Stated exercise:
Find and return each line containing "Blender".

The input:
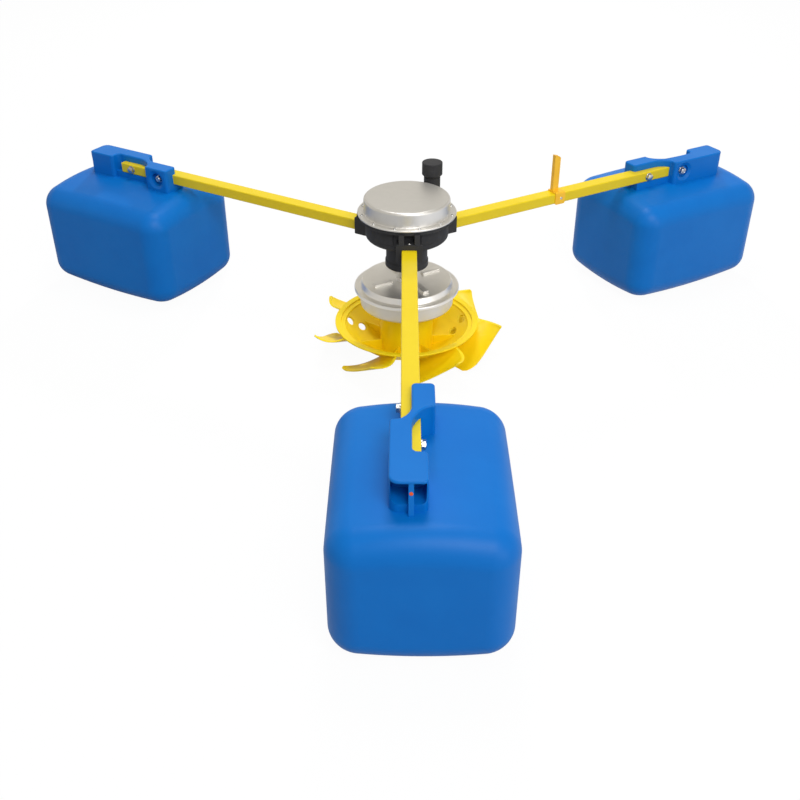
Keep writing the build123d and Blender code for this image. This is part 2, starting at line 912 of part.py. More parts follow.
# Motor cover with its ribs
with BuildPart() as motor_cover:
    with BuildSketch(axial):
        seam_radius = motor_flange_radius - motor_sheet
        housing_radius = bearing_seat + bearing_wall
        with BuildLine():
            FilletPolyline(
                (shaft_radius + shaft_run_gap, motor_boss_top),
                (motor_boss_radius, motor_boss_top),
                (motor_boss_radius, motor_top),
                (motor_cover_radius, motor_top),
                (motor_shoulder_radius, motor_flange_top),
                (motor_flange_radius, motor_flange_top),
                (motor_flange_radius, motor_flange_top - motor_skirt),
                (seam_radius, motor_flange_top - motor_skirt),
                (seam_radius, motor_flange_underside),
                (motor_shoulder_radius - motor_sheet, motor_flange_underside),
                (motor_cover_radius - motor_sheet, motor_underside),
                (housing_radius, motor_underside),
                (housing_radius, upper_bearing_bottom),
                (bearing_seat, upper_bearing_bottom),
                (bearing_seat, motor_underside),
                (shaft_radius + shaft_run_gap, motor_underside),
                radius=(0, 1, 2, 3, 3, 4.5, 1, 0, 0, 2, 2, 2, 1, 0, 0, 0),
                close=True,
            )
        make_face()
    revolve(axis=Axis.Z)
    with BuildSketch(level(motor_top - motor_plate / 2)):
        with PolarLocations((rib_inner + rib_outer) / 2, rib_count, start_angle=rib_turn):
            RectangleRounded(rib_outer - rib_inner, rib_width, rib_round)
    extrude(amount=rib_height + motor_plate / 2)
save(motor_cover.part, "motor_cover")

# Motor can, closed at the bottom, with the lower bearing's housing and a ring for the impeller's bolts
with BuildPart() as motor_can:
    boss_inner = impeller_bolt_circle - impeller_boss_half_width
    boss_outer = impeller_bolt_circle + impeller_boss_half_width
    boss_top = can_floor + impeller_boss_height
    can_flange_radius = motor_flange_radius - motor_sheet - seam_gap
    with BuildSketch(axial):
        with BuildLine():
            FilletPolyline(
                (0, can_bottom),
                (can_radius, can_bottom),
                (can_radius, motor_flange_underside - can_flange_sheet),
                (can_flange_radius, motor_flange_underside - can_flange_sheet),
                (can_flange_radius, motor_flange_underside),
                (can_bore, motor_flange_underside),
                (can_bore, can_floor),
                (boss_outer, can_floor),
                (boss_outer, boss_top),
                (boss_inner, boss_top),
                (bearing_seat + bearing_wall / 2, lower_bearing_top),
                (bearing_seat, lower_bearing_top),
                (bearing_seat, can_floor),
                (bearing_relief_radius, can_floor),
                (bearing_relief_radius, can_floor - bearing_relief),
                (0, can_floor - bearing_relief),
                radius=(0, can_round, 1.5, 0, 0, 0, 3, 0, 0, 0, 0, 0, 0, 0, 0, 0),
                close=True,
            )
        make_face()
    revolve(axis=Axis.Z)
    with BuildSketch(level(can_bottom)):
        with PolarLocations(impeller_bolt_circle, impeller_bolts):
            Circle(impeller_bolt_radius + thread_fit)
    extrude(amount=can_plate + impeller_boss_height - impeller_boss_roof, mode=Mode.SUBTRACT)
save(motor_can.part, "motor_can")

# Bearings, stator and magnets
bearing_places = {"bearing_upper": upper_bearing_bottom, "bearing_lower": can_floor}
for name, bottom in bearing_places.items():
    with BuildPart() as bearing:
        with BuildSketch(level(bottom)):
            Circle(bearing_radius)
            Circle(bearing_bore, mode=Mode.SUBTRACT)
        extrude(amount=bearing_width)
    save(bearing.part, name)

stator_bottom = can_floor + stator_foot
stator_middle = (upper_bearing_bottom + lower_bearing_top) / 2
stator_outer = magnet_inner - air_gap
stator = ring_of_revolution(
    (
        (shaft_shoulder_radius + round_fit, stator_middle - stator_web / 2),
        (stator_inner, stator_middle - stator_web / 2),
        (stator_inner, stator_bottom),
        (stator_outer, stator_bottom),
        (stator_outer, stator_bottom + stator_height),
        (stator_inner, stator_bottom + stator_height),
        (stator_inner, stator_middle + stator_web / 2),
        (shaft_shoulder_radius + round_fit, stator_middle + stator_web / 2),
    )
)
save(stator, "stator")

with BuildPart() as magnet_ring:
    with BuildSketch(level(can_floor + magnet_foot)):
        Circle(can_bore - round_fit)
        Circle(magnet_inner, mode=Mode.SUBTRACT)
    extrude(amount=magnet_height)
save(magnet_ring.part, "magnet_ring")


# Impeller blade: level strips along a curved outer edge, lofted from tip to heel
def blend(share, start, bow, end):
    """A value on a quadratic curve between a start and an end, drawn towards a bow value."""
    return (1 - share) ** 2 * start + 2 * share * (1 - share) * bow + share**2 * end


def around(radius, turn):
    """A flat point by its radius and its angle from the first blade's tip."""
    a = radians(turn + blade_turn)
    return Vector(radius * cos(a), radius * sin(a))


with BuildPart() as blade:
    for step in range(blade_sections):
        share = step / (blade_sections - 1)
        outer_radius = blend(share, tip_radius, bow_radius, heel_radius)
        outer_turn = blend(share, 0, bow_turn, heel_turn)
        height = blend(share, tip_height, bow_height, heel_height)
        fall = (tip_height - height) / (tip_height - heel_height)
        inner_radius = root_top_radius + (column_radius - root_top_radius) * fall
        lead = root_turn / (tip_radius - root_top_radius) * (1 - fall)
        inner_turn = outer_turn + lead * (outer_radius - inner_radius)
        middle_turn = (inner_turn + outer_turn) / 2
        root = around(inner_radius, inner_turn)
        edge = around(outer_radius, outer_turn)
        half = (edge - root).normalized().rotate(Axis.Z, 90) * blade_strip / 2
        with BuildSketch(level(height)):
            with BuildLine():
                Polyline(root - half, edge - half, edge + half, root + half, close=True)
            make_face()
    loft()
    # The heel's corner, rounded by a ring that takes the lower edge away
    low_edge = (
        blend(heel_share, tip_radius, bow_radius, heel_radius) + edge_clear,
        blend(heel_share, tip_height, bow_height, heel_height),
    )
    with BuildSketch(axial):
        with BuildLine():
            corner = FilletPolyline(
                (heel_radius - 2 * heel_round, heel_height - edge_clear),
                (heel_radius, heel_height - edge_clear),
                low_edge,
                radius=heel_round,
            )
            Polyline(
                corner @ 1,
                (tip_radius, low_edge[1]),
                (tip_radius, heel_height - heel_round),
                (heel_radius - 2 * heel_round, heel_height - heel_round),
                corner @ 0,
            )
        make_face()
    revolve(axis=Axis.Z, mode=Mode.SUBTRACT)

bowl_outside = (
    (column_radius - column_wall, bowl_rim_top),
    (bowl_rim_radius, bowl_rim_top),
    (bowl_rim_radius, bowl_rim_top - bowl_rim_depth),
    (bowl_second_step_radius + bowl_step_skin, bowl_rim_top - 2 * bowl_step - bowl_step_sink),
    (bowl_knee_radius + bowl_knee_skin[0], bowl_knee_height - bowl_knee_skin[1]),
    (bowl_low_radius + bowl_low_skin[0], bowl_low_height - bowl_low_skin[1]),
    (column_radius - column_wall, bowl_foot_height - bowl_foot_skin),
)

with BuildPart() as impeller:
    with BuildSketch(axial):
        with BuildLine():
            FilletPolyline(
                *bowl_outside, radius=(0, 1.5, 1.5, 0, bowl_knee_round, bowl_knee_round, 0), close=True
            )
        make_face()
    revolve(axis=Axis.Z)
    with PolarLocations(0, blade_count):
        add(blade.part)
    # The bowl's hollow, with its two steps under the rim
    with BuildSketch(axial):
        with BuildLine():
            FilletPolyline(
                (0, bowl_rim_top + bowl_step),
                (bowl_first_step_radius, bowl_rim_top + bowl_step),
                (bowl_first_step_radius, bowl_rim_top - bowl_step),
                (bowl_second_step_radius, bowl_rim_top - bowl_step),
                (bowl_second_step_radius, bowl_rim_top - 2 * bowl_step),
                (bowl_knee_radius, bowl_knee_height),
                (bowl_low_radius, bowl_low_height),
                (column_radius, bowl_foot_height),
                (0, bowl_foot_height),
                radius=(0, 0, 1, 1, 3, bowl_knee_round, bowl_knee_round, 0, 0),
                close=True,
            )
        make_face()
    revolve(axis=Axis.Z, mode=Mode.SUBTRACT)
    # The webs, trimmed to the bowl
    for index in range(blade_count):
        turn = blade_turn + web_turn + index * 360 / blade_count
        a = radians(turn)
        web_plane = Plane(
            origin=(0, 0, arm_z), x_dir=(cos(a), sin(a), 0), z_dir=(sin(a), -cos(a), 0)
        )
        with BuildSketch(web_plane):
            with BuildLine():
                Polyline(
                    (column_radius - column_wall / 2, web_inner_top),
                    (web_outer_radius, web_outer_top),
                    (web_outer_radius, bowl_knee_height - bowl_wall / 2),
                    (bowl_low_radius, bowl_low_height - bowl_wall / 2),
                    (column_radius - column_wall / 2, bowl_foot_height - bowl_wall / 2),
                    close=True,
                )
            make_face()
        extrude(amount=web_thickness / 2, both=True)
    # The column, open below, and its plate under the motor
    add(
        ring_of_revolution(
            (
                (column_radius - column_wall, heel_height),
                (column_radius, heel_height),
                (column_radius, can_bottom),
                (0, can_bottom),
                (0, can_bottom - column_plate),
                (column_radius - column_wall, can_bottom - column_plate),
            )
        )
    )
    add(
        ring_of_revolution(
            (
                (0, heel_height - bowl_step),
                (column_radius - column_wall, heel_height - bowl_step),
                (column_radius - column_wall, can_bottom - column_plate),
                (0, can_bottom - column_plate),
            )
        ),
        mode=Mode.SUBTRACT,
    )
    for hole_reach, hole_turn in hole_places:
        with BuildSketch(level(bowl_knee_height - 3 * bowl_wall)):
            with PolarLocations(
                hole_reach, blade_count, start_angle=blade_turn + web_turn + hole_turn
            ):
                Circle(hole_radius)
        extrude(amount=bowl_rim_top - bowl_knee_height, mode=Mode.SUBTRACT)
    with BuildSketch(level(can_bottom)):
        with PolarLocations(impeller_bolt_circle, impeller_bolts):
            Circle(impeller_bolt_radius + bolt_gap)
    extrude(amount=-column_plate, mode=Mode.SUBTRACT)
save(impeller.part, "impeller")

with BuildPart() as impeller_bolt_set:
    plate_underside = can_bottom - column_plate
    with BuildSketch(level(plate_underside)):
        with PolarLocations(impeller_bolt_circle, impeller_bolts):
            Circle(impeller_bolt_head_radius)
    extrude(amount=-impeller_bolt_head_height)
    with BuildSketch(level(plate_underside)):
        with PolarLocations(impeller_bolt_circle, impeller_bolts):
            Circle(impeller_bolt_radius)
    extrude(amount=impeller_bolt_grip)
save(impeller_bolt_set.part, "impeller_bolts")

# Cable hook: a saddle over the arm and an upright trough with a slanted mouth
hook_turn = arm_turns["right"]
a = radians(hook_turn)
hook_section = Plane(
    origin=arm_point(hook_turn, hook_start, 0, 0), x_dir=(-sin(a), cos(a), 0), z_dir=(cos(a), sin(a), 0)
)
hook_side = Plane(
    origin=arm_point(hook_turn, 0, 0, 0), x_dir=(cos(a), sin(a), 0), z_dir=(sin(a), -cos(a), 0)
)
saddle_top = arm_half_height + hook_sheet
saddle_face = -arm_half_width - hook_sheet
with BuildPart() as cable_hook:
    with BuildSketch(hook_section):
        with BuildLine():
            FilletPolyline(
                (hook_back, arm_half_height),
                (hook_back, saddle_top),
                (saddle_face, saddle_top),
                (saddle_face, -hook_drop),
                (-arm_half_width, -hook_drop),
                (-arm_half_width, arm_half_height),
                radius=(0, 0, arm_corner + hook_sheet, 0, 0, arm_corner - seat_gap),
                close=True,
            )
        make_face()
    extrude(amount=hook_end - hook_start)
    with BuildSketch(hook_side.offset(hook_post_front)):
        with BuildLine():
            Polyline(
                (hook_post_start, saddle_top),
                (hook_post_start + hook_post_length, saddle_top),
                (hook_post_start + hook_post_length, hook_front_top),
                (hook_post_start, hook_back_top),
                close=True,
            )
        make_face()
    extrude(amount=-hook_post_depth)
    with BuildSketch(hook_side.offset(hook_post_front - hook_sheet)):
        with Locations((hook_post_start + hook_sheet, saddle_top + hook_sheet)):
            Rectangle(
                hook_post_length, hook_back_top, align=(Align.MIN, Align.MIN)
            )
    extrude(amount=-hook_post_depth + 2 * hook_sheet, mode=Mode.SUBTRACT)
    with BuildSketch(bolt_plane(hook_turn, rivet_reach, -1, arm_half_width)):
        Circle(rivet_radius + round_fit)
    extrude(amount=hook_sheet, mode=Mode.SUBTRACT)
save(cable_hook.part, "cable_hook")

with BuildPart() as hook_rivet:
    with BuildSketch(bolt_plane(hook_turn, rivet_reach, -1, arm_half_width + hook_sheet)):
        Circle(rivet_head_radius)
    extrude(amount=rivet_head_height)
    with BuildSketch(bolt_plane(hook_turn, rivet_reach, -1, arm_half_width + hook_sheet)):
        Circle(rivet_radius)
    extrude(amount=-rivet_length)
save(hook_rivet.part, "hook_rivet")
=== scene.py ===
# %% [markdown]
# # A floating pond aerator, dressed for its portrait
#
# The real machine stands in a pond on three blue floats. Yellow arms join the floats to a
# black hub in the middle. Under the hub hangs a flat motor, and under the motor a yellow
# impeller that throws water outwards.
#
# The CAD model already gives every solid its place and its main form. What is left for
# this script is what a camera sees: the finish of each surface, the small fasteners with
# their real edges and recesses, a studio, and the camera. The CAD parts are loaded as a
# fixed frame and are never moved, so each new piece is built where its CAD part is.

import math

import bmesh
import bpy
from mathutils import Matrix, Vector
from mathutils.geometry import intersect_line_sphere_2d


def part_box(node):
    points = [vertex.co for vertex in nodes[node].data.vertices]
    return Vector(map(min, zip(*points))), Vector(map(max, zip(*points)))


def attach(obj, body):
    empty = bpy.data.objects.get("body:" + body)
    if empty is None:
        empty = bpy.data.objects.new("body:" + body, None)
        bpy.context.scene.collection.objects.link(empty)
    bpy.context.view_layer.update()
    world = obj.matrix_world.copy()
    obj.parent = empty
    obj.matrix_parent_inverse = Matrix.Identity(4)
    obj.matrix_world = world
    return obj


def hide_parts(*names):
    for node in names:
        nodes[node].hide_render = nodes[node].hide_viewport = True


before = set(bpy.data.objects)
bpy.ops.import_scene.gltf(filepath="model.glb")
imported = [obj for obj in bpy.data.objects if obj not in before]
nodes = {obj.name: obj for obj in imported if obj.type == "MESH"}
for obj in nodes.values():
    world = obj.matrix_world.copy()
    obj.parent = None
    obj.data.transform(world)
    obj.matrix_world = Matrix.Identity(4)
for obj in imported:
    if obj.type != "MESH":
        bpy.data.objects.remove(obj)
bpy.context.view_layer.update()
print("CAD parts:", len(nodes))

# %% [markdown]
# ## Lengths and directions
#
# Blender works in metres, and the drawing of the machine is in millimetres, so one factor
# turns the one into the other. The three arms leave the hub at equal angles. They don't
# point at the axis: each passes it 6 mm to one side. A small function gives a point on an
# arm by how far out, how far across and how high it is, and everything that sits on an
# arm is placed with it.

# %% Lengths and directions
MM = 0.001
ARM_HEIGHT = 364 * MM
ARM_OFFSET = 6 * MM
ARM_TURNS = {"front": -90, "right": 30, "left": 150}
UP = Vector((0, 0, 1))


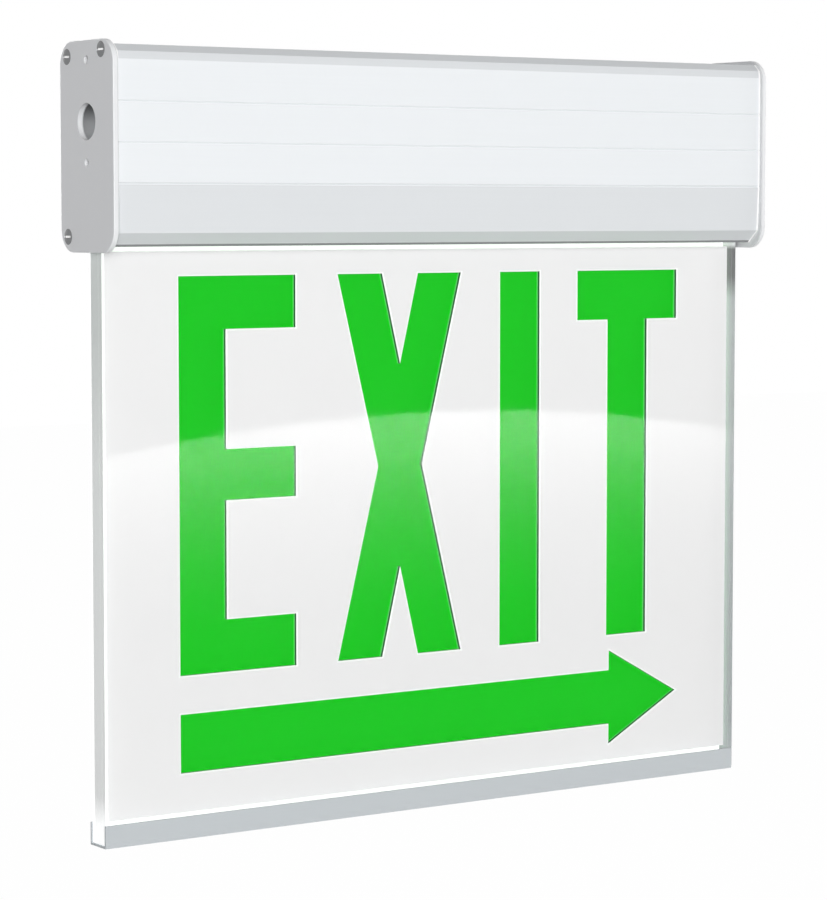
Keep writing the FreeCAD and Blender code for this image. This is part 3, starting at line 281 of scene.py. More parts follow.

Answer to this task:
Keep writing the build123d and Blender code for this image. This is part 2, starting at line 912 of part.py. More parts follow.
# Blender works in metres, and the drawing of the machine is in millimetres, so one factor
Keep writing the FreeCAD and Blender code for this image. This is part 3, starting at line 281 of scene.py. More parts follow.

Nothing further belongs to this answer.